Eghbali took the well-trodden path to Chelsea’s lavish Surrey training ground once it was quiet and did the dirty deed, like so many of his predecessors under the previous regime of Roman Abramovich — who now looks like a gullible, loved-up Sugar Daddy compared to the new guys.
It does not need a genius to realise Potter was struggling — results, odd team selections, tactics and a general sense of confusion were the overriding themes, easily overshadowing the odd bright spot.
Playing senior players like winger Raheem Sterling as a right wing-back, banishing Pierre-Emerick Aubameyang — the only out-and-out and fit striker on the books — from the matchday squad and sticking with Kai Havertz up front were three glaring examples of his peculiar methodology.

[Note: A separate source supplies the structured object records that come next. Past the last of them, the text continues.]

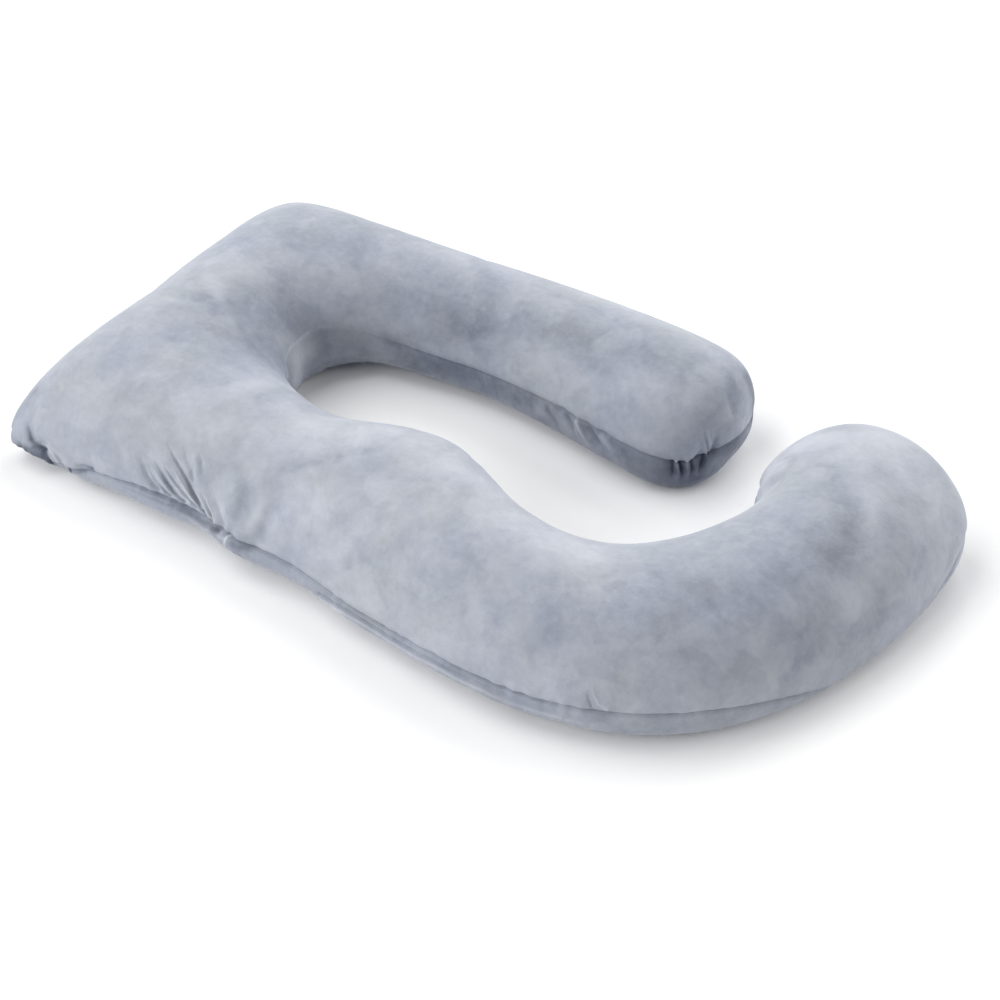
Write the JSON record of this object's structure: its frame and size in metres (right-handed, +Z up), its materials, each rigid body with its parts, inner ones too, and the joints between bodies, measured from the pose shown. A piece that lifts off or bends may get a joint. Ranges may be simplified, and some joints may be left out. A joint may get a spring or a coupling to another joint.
{
  "type": "body pillow",
  "caption": "Full-body pillow shaped like a letter G: a square head block, a straight leg and a longer wavy leg that hooks in, in one velvet cover with a single seam.",
  "frame": {"origin": "on the floor, under the middle of the pillow's box", "axes": "+Z up, out of the crown; +X from the head block to the legs' ends; +Y from the wavy leg to the straight one"},
  "size_m": [1.431, 0.824, 0.188],
  "materials": {
    "velvet": "short-pile blue-grey velvet, mottled lighter and darker where the nap lies differently"
  },
  "bodies": {
    "root": {"pillow": "velvet"}
  },
  "joints": []
}
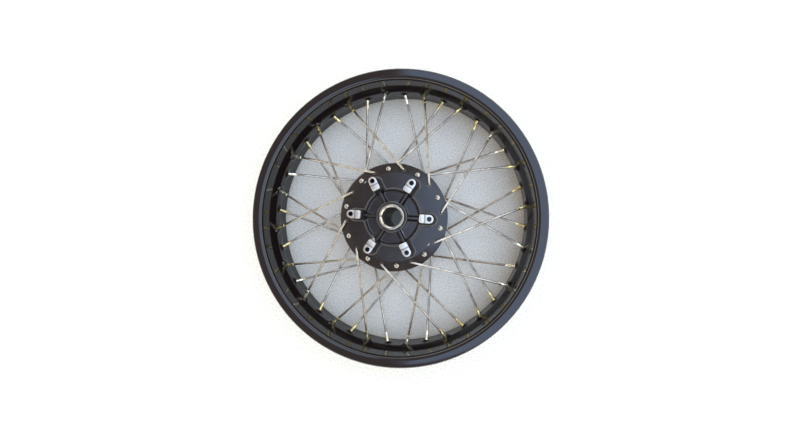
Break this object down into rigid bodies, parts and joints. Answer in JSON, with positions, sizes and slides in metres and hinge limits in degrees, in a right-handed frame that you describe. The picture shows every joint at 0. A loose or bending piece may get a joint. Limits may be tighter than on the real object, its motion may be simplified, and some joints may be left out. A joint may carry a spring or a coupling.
{
  "type": "wire-spoked motorcycle wheel",
  "caption": "Motorcycle wheel without tyre: drop-centre rim, crossed wire spokes with nipples, cast hub with raised disc pads, and an axle bore on two ball bearings.",
  "frame": {"origin": "on the wheel's axis, in the plane of the rim edge that the wheel lies on; the rim's middle plane is 45 mm above it", "axes": "+Z along the axle, towards the brake-disc side; +X and +Y in the plane of the wheel, +X 4.5 degrees from a disc pad"},
  "size_m": [0.4646, 0.4646, 0.1165],
  "materials": {
    "black_rim": "gloss",
    "black_hub": "satin",
    "stainless_spoke": "satin",
    "nipple_brass": "satin",
    "machined_pad": "satin",
    "bright_steel": "satin",
    "bearing_steel": "gloss",
    "cage_brass": "satin",
    "seal_rubber": "matte",
    "spring_steel": "satin"
  },
  "bodies": {
    "wheel": {"rim": "black_rim", "hub": "black_hub", "spoke_near_outer_01": "stainless_spoke", "spoke_near_outer_02": "stainless_spoke", "spoke_near_outer_03": "stainless_spoke", "spoke_near_outer_04": "stainless_spoke", "spoke_near_outer_05": "stainless_spoke", "spoke_near_outer_06": "stainless_spoke", "spoke_near_outer_07": "stainless_spoke", "spoke_near_outer_08": "stainless_spoke", "spoke_near_outer_09": "stainless_spoke", "spoke_near_outer_10": "stainless_spoke", "spoke_near_inner_01": "stainless_spoke", "spoke_near_inner_02": "stainless_spoke", "spoke_near_inner_03": "stainless_spoke", "spoke_near_inner_04": "stainless_spoke", "spoke_near_inner_05": "stainless_spoke", "spoke_near_inner_06": "stainless_spoke", "spoke_near_inner_07": "stainless_spoke", "spoke_near_inner_08": "stainless_spoke", "spoke_near_inner_09": "stainless_spoke", "spoke_near_inner_10": "stainless_spoke", "spoke_far_outer_01": "stainless_spoke", "spoke_far_outer_02": "stainless_spoke", "spoke_far_outer_03": "stainless_spoke", "spoke_far_outer_04": "stainless_spoke", "spoke_far_outer_05": "stainless_spoke", "spoke_far_outer_06": "stainless_spoke", "spoke_far_outer_07": "stainless_spoke", "spoke_far_outer_08": "stainless_spoke", "spoke_far_outer_09": "stainless_spoke", "spoke_far_outer_10": "stainless_spoke", "spoke_far_inner_01": "stainless_spoke", "spoke_far_inner_02": "stainless_spoke", "spoke_far_inner_03": "stainless_spoke", "spoke_far_inner_04": "stainless_spoke", "spoke_far_inner_05": "stainless_spoke", "spoke_far_inner_06": "stainless_spoke", "spoke_far_inner_07": "stainless_spoke", "spoke_far_inner_08": "stainless_spoke", "spoke_far_inner_09": "stainless_spoke", "spoke_far_inner_10": "stainless_spoke", "bearing_outer_race_near": "bearing_steel", "bearing_outer_race_far": "bearing_steel", "circlip": "spring_steel", "seal_near": "seal_rubber", "seal_far": "seal_rubber"},
    "axle_sleeve": {"bearing_inner_race_near": "bearing_steel", "bearing_inner_race_far": "bearing_steel", "distance_tube": "bright_steel", "collar_near": "bright_steel", "collar_far": "bright_steel"},
    "ball_cages": {"bearing_cage_near": "cage_brass", "bearing_cage_far": "cage_brass"}
  },
  "joints": [
    {"name": "sleeve_spin", "type": "hinge", "parent": "wheel", "child": "axle_sleeve", "pos_m": [0, 0, 0.045], "axis": [0, 0, 1], "continuous": true},
    {"name": "cage_spin", "type": "hinge", "parent": "wheel", "child": "ball_cages", "pos_m": [0, 0, 0.045], "axis": [0, 0, 1], "continuous": true}
  ],
  "couplings": [
    {"joint": "cage_spin", "follows": "sleeve_spin", "ratio": 0.4611}
  ]
}
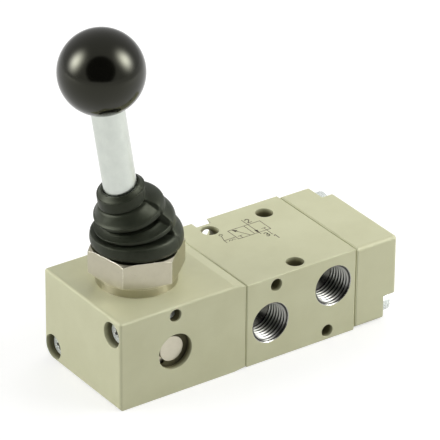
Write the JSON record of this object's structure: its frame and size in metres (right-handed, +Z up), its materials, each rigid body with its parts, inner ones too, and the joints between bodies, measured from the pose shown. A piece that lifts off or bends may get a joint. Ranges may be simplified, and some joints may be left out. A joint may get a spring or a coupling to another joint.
{
  "type": "hand lever air valve",
  "caption": "Spool valve in a rectangular painted block, worked by a two-position lever with a ball knob that leans out of a rubber bellows on a hexagonal collar.",
  "frame": {"origin": "middle of the valve body's underside", "axes": "+Z up along the upright lever, +X along the spool from the lever's housing to the end cover, -Y out of the face with two ports"},
  "size_m": [0.109, 0.042, 0.1162],
  "materials": {
    "paint": "satin beige green paint, fine grain",
    "rubber": "matt black rubber",
    "nickel": "satin nickel",
    "zinc": "bright zinc plate",
    "knob": "polished black phenolic",
    "brass": "plain brass",
    "steel": "ground steel",
    "dark_steel": "black oxide spring steel",
    "spool_metal": "hard anodised aluminium",
    "spacer": "natural acetal"
  },
  "bodies": {
    "valve": {"valve_body": "paint", "operator_housing": "paint", "end_cover": "paint", "operator_gasket": "rubber", "cover_gasket": "rubber", "hex_collar": "nickel", "collar_seal": "rubber", "rubber_boot": "rubber", "pivot_pin": "steel", "spool_seals": "rubber", "spacer_cages": "spacer", "end_spacers": "spacer", "detent_plug": "nickel", "retaining_ring": "dark_steel", "detent_spring": "steel", "operator_screws": "zinc", "cover_screws": "zinc"},
    "lever": {"lever_hub": "steel", "lever_rod": "zinc", "ball_knob": "knob", "knob_insert": "brass"},
    "spool": {"spool": "spool_metal", "drive_shuttle": "steel"},
    "detent": {"detent_ball": "steel"}
  },
  "joints": [
    {"name": "lever_pivot", "type": "hinge", "parent": "valve", "child": "lever", "pos_m": [-0.047, 0, 0.0269], "axis": [0, 1, 0], "range_deg": [0, 18.2], "deforming": ["rubber_boot"]},
    {"name": "spool_slide", "type": "slide", "parent": "valve", "child": "spool", "axis": [1, 0, 0], "range_m": [-0.00396, 0]},
    {"name": "detent_slide", "type": "slide", "parent": "valve", "child": "detent", "axis": [0, 1, 0], "range_m": [0, 0.00063], "deforming": ["detent_spring"]}
  ],
  "couplings": [
    {"joint": "spool_slide", "follows": "lever_pivot", "m_per_rad": -0.012448}
  ]
}
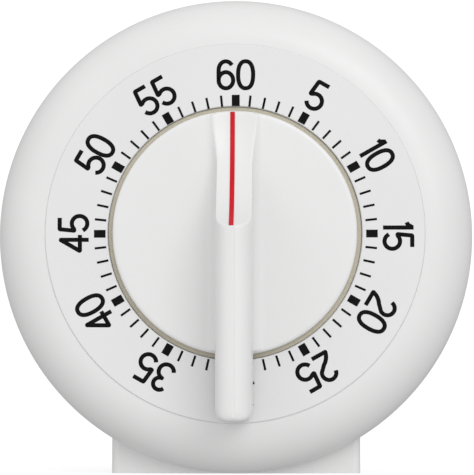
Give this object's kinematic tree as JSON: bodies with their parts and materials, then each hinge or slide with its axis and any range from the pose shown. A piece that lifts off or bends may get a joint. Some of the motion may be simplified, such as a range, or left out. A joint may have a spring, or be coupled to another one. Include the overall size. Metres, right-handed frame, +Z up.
{
  "type": "mechanical interval timer",
  "caption": "Round 60-minute mechanical bench timer on a small foot, with a printed dial ring, a bar-shaped turning knob and a wind-up movement with a bell.",
  "frame": {"origin": "centre of the foot's flat underside, where the timer stands", "axes": "+Z up the dial towards its 60 mark; -Y forward along the knob's axis, out of the dial; +X to the right as the dial is read"},
  "size_m": [0.101, 0.0633, 0.1012],
  "materials": {
    "case_white": "white moulded ABS, semi-gloss",
    "dial_white": "white moulded ABS with a satin printed face",
    "knob_white": "white moulded ABS, semi-gloss",
    "black_print": "black pad-printed ink",
    "pointer_red": "red paint, satin",
    "spacer_card": "beige fibre spacer",
    "plated_steel": "bright zinc-plated steel",
    "clock_brass": "stamped clock brass",
    "spring_steel": "blued spring steel",
    "bell_metal": "nickel-plated steel"
  },
  "bodies": {
    "timer_case": {"front_case": "case_white", "dial_ring": "dial_white", "dial_marks": "black_print", "spacer_ring": "spacer_card", "base_foot": "case_white", "foot_screws": "plated_steel", "rear_cover": "case_white", "cover_screws": "plated_steel", "front_plate": "clock_brass", "back_plate": "clock_brass", "plate_pillars": "clock_brass", "pillar_screws": "plated_steel", "movement_screws": "plated_steel", "arbor_bush": "clock_brass", "mainspring": "spring_steel", "spring_post": "plated_steel", "hairspring": "spring_steel", "hairspring_stud": "plated_steel", "bell": "bell_metal", "bell_post": "plated_steel", "bell_screw": "plated_steel"},
    "setting_knob": {"knob": "knob_white", "pointer_line": "pointer_red", "centre_arbor": "plated_steel", "great_wheel": "clock_brass", "ratchet_wheel": "plated_steel", "click": "plated_steel", "click_spring": "plated_steel", "let_off_cam": "clock_brass"},
    "second_train": {"second_arbor": "plated_steel", "second_wheel": "clock_brass"},
    "third_train": {"third_arbor": "plated_steel", "third_wheel": "clock_brass"},
    "escape_train": {"escape_arbor": "plated_steel", "escape_wheel": "clock_brass"},
    "balance": {"balance_staff": "plated_steel", "balance_wheel": "clock_brass"},
    "pallets": {"pallet_arbor": "plated_steel", "pallet_lever": "plated_steel"},
    "hammer": {"hammer_arbor": "plated_steel", "hammer_arm": "plated_steel", "hammer_head": "clock_brass"},
    "let_off": {"let_off_arbor": "plated_steel", "let_off_lever": "plated_steel"}
  },
  "joints": [
    {"name": "knob_turn", "type": "hinge", "parent": "timer_case", "child": "setting_knob", "pos_m": [0, -0.008, 0.0507], "axis": [0, 1, 0], "range_deg": [0, 360]},
    {"name": "second_spin", "type": "hinge", "parent": "timer_case", "child": "second_train", "pos_m": [0, -0.008, 0.0717], "axis": [0, 1, 0], "range_deg": [-2160, 0]},
    {"name": "third_spin", "type": "hinge", "parent": "timer_case", "child": "third_train", "pos_m": [-0.01365, -0.008, 0.06859], "axis": [0, 1, 0], "range_deg": [0, 12960]},
    {"name": "escape_spin", "type": "hinge", "parent": "timer_case", "child": "escape_train", "pos_m": [-0.01916, -0.008, 0.05904], "axis": [0, 1, 0], "range_deg": [-77760, 0]},
    {"name": "balance_swing", "type": "hinge", "parent": "timer_case", "child": "balance", "pos_m": [-0.02543, -0.008, 0.04346], "axis": [0, 1, 0], "range_deg": [-60, 60]},
    {"name": "pallet_rock", "type": "hinge", "parent": "timer_case", "child": "pallets", "pos_m": [-0.02387, -0.008, 0.05232], "axis": [0, 1, 0], "range_deg": [-5, 5]},
    {"name": "hammer_swing", "type": "hinge", "parent": "timer_case", "child": "hammer", "pos_m": [0.022, -0.008, 0.0307], "axis": [0, 1, 0], "range_deg": [0, 6]},
    {"name": "let_off_drop", "type": "hinge", "parent": "timer_case", "child": "let_off", "pos_m": [0.02, -0.008, 0.0415], "axis": [0, 1, 0], "range_deg": [0, 4]}
  ],
  "couplings": [
    {"joint": "second_spin", "follows": "knob_turn", "ratio": -6},
    {"joint": "third_spin", "follows": "knob_turn", "ratio": 36},
    {"joint": "escape_spin", "follows": "knob_turn", "ratio": -216},
    {"joint": "pallet_rock", "follows": "balance_swing", "ratio": -0.083333}
  ]
}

Only last Saturday, when Chelsea were crying out for an attacking edge against Villa, he kept Mason Mount on the bench as the cries of “You don’t know what you’re doing” rang in his ears.
Yet the constant drumbeat from within the walls of Stamford Bridge over time was that Potter could not have been more popular with his dream bosses, happy to spend almost £600m on 14 new players over the last two windows without getting any bang for their buck.
It would all come good in the long term and Chelsea would slowly emerge from the chasing pack behind Arsenal and Man City to once again reign supreme in a glittering new dynasty that would last for years.
Long-term contracts for players, a manager with the confidence of job security, a club on a steady treadmill to triumph.
There were many who suspected Boehly, Eghbali and their pals from Clearlake Capital were taking one helluva risk with this strategy at a club where the supporters have been brought up on regular trips to Wembley and beyond in search of silverware — and often finding it.
The Yankee hedge-fund schemers are now more than £5billion and one manager down and sit 11th in the Premier League with a massive squad of players who are no better now than when Potter arrived.